Could you output each line of the data that follows exactly?
- - - - -
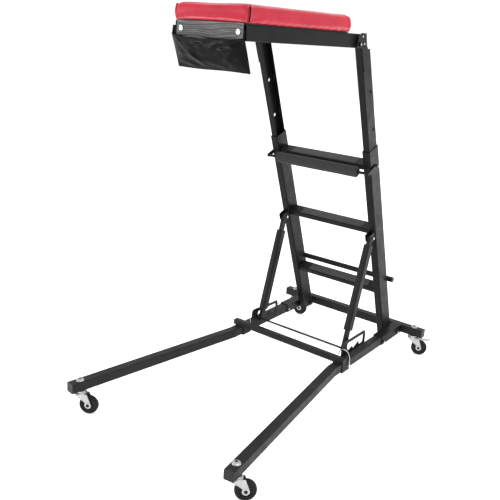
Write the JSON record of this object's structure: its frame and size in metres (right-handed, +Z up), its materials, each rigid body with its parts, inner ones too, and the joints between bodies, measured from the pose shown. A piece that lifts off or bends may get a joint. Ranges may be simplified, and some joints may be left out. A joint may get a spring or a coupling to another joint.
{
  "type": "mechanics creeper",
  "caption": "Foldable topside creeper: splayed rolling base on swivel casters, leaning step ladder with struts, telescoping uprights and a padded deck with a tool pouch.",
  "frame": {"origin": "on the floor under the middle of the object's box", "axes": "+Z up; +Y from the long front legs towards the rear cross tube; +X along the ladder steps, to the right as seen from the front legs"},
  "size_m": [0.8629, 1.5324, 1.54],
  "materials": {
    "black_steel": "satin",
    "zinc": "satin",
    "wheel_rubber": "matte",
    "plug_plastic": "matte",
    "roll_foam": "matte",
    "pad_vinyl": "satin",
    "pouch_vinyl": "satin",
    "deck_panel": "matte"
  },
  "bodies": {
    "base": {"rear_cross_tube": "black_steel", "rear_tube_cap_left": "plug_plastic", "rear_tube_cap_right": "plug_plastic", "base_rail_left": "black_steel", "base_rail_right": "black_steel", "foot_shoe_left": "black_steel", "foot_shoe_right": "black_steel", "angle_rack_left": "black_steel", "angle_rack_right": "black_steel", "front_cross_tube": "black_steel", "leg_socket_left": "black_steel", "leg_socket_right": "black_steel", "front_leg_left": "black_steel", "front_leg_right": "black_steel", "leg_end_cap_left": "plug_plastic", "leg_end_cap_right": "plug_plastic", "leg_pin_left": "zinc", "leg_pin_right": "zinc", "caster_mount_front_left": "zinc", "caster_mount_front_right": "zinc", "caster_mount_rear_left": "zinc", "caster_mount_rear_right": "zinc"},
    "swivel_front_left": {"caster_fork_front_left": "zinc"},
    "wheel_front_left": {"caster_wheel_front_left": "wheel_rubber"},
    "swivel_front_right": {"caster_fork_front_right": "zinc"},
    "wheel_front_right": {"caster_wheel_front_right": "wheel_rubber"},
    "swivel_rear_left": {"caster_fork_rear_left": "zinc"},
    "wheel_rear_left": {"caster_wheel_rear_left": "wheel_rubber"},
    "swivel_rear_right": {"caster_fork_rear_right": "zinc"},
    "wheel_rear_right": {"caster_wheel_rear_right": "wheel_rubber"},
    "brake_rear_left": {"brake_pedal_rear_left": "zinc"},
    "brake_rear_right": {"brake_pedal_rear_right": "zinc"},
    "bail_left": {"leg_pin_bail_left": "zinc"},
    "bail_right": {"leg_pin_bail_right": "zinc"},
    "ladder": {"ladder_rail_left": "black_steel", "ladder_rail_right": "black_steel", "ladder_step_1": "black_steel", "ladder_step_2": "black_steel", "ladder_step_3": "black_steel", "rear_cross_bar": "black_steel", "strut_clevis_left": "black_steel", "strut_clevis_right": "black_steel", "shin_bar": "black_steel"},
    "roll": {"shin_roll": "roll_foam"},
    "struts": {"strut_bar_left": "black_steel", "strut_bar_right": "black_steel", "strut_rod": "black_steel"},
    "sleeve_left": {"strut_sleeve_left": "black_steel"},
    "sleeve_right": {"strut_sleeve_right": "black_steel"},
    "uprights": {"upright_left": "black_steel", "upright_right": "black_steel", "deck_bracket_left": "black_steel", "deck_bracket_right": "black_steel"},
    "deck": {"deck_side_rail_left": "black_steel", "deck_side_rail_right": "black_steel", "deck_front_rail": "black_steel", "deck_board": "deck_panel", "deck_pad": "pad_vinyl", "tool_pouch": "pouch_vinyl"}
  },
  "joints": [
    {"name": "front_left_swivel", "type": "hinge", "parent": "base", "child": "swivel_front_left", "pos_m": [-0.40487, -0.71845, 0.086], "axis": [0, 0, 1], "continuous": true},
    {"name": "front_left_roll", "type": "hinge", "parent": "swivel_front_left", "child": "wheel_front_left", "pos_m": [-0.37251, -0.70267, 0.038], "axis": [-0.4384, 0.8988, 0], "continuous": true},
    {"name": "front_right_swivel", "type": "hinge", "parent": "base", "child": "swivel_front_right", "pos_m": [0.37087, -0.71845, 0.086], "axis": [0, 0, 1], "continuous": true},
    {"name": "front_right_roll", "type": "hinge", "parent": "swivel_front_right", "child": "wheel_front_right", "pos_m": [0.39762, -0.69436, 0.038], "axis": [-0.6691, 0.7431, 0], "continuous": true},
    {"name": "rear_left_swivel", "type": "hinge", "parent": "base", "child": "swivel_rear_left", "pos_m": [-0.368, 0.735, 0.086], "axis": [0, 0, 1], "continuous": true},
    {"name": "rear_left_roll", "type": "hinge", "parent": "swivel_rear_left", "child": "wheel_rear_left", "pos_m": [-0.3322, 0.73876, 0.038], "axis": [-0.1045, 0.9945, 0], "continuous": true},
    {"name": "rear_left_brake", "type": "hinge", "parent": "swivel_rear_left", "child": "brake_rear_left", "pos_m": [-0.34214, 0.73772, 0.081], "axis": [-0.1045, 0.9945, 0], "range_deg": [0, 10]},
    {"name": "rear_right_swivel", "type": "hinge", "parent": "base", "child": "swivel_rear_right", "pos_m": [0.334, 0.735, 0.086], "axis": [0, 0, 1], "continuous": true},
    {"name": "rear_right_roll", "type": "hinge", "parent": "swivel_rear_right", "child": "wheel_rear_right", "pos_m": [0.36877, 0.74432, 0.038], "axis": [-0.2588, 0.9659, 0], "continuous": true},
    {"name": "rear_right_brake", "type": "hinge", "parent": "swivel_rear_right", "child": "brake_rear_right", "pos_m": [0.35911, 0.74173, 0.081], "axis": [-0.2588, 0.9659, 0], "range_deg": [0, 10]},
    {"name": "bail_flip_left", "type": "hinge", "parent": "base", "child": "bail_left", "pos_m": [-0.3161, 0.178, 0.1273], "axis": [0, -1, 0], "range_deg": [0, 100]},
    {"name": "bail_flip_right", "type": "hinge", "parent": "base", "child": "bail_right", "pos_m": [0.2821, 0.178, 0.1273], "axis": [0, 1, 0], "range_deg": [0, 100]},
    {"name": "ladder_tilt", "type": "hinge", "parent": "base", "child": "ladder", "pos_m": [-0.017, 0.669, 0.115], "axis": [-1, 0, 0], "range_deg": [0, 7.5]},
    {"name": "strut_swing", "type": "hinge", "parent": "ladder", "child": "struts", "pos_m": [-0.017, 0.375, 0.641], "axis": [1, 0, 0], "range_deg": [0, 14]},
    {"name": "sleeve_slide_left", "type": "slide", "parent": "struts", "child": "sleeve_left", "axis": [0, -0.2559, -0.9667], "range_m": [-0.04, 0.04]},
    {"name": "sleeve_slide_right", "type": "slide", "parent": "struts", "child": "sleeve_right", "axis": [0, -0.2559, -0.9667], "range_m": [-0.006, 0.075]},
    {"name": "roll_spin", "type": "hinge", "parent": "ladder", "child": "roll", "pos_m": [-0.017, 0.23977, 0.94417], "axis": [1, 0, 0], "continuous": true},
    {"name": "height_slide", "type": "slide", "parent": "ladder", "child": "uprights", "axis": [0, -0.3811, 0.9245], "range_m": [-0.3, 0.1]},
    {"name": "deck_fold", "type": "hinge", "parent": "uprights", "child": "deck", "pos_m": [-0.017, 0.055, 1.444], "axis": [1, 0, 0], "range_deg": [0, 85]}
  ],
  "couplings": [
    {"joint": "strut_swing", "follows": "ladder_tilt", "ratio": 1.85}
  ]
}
- - - - -
* Solution to the problem:
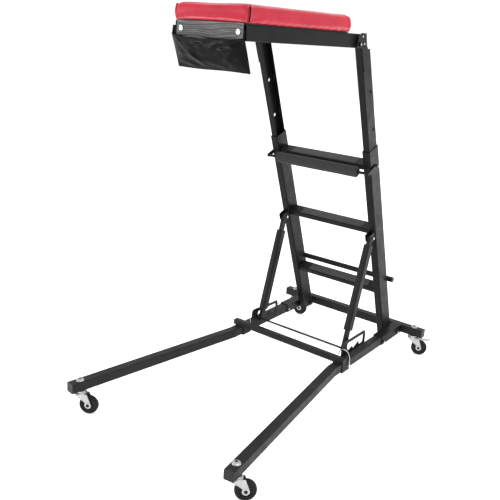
Write the JSON record of this object's structure: its frame and size in metres (right-handed, +Z up), its materials, each rigid body with its parts, inner ones too, and the joints between bodies, measured from the pose shown. A piece that lifts off or bends may get a joint. Ranges may be simplified, and some joints may be left out. A joint may get a spring or a coupling to another joint.
{
  "type": "mechanics creeper",
  "caption": "Foldable topside creeper: splayed rolling base on swivel casters, leaning step ladder with struts, telescoping uprights and a padded deck with a tool pouch.",
  "frame": {"origin": "on the floor under the middle of the object's box", "axes": "+Z up; +Y from the long front legs towards the rear cross tube; +X along the ladder steps, to the right as seen from the front legs"},
  "size_m": [0.8629, 1.5324, 1.54],
  "materials": {
    "black_steel": "satin",
    "zinc": "satin",
    "wheel_rubber": "matte",
    "plug_plastic": "matte",
    "roll_foam": "matte",
    "pad_vinyl": "satin",
    "pouch_vinyl": "satin",
    "deck_panel": "matte"
  },
  "bodies": {
    "base": {"rear_cross_tube": "black_steel", "rear_tube_cap_left": "plug_plastic", "rear_tube_cap_right": "plug_plastic", "base_rail_left": "black_steel", "base_rail_right": "black_steel", "foot_shoe_left": "black_steel", "foot_shoe_right": "black_steel", "angle_rack_left": "black_steel", "angle_rack_right": "black_steel", "front_cross_tube": "black_steel", "leg_socket_left": "black_steel", "leg_socket_right": "black_steel", "front_leg_left": "black_steel", "front_leg_right": "black_steel", "leg_end_cap_left": "plug_plastic", "leg_end_cap_right": "plug_plastic", "leg_pin_left": "zinc", "leg_pin_right": "zinc", "caster_mount_front_left": "zinc", "caster_mount_front_right": "zinc", "caster_mount_rear_left": "zinc", "caster_mount_rear_right": "zinc"},
    "swivel_front_left": {"caster_fork_front_left": "zinc"},
    "wheel_front_left": {"caster_wheel_front_left": "wheel_rubber"},
    "swivel_front_right": {"caster_fork_front_right": "zinc"},
    "wheel_front_right": {"caster_wheel_front_right": "wheel_rubber"},
    "swivel_rear_left": {"caster_fork_rear_left": "zinc"},
    "wheel_rear_left": {"caster_wheel_rear_left": "wheel_rubber"},
    "swivel_rear_right": {"caster_fork_rear_right": "zinc"},
    "wheel_rear_right": {"caster_wheel_rear_right": "wheel_rubber"},
    "brake_rear_left": {"brake_pedal_rear_left": "zinc"},
    "brake_rear_right": {"brake_pedal_rear_right": "zinc"},
    "bail_left": {"leg_pin_bail_left": "zinc"},
    "bail_right": {"leg_pin_bail_right": "zinc"},
    "ladder": {"ladder_rail_left": "black_steel", "ladder_rail_right": "black_steel", "ladder_step_1": "black_steel", "ladder_step_2": "black_steel", "ladder_step_3": "black_steel", "rear_cross_bar": "black_steel", "strut_clevis_left": "black_steel", "strut_clevis_right": "black_steel", "shin_bar": "black_steel"},
    "roll": {"shin_roll": "roll_foam"},
    "struts": {"strut_bar_left": "black_steel", "strut_bar_right": "black_steel", "strut_rod": "black_steel"},
    "sleeve_left": {"strut_sleeve_left": "black_steel"},
    "sleeve_right": {"strut_sleeve_right": "black_steel"},
    "uprights": {"upright_left": "black_steel", "upright_right": "black_steel", "deck_bracket_left": "black_steel", "deck_bracket_right": "black_steel"},
    "deck": {"deck_side_rail_left": "black_steel", "deck_side_rail_right": "black_steel", "deck_front_rail": "black_steel", "deck_board": "deck_panel", "deck_pad": "pad_vinyl", "tool_pouch": "pouch_vinyl"}
  },
  "joints": [
    {"name": "front_left_swivel", "type": "hinge", "parent": "base", "child": "swivel_front_left", "pos_m": [-0.40487, -0.71845, 0.086], "axis": [0, 0, 1], "continuous": true},
    {"name": "front_left_roll", "type": "hinge", "parent": "swivel_front_left", "child": "wheel_front_left", "pos_m": [-0.37251, -0.70267, 0.038], "axis": [-0.4384, 0.8988, 0], "continuous": true},
    {"name": "front_right_swivel", "type": "hinge", "parent": "base", "child": "swivel_front_right", "pos_m": [0.37087, -0.71845, 0.086], "axis": [0, 0, 1], "continuous": true},
    {"name": "front_right_roll", "type": "hinge", "parent": "swivel_front_right", "child": "wheel_front_right", "pos_m": [0.39762, -0.69436, 0.038], "axis": [-0.6691, 0.7431, 0], "continuous": true},
    {"name": "rear_left_swivel", "type": "hinge", "parent": "base", "child": "swivel_rear_left", "pos_m": [-0.368, 0.735, 0.086], "axis": [0, 0, 1], "continuous": true},
    {"name": "rear_left_roll", "type": "hinge", "parent": "swivel_rear_left", "child": "wheel_rear_left", "pos_m": [-0.3322, 0.73876, 0.038], "axis": [-0.1045, 0.9945, 0], "continuous": true},
    {"name": "rear_left_brake", "type": "hinge", "parent": "swivel_rear_left", "child": "brake_rear_left", "pos_m": [-0.34214, 0.73772, 0.081], "axis": [-0.1045, 0.9945, 0], "range_deg": [0, 10]},
    {"name": "rear_right_swivel", "type": "hinge", "parent": "base", "child": "swivel_rear_right", "pos_m": [0.334, 0.735, 0.086], "axis": [0, 0, 1], "continuous": true},
    {"name": "rear_right_roll", "type": "hinge", "parent": "swivel_rear_right", "child": "wheel_rear_right", "pos_m": [0.36877, 0.74432, 0.038], "axis": [-0.2588, 0.9659, 0], "continuous": true},
    {"name": "rear_right_brake", "type": "hinge", "parent": "swivel_rear_right", "child": "brake_rear_right", "pos_m": [0.35911, 0.74173, 0.081], "axis": [-0.2588, 0.9659, 0], "range_deg": [0, 10]},
    {"name": "bail_flip_left", "type": "hinge", "parent": "base", "child": "bail_left", "pos_m": [-0.3161, 0.178, 0.1273], "axis": [0, -1, 0], "range_deg": [0, 100]},
    {"name": "bail_flip_right", "type": "hinge", "parent": "base", "child": "bail_right", "pos_m": [0.2821, 0.178, 0.1273], "axis": [0, 1, 0], "range_deg": [0, 100]},
    {"name": "ladder_tilt", "type": "hinge", "parent": "base", "child": "ladder", "pos_m": [-0.017, 0.669, 0.115], "axis": [-1, 0, 0], "range_deg": [0, 7.5]},
    {"name": "strut_swing", "type": "hinge", "parent": "ladder", "child": "struts", "pos_m": [-0.017, 0.375, 0.641], "axis": [1, 0, 0], "range_deg": [0, 14]},
    {"name": "sleeve_slide_left", "type": "slide", "parent": "struts", "child": "sleeve_left", "axis": [0, -0.2559, -0.9667], "range_m": [-0.04, 0.04]},
    {"name": "sleeve_slide_right", "type": "slide", "parent": "struts", "child": "sleeve_right", "axis": [0, -0.2559, -0.9667], "range_m": [-0.006, 0.075]},
    {"name": "roll_spin", "type": "hinge", "parent": "ladder", "child": "roll", "pos_m": [-0.017, 0.23977, 0.94417], "axis": [1, 0, 0], "continuous": true},
    {"name": "height_slide", "type": "slide", "parent": "ladder", "child": "uprights", "axis": [0, -0.3811, 0.9245], "range_m": [-0.3, 0.1]},
    {"name": "deck_fold", "type": "hinge", "parent": "uprights", "child": "deck", "pos_m": [-0.017, 0.055, 1.444], "axis": [1, 0, 0], "range_deg": [0, 85]}
  ],
  "couplings": [
    {"joint": "strut_swing", "follows": "ladder_tilt", "ratio": 1.85}
  ]
}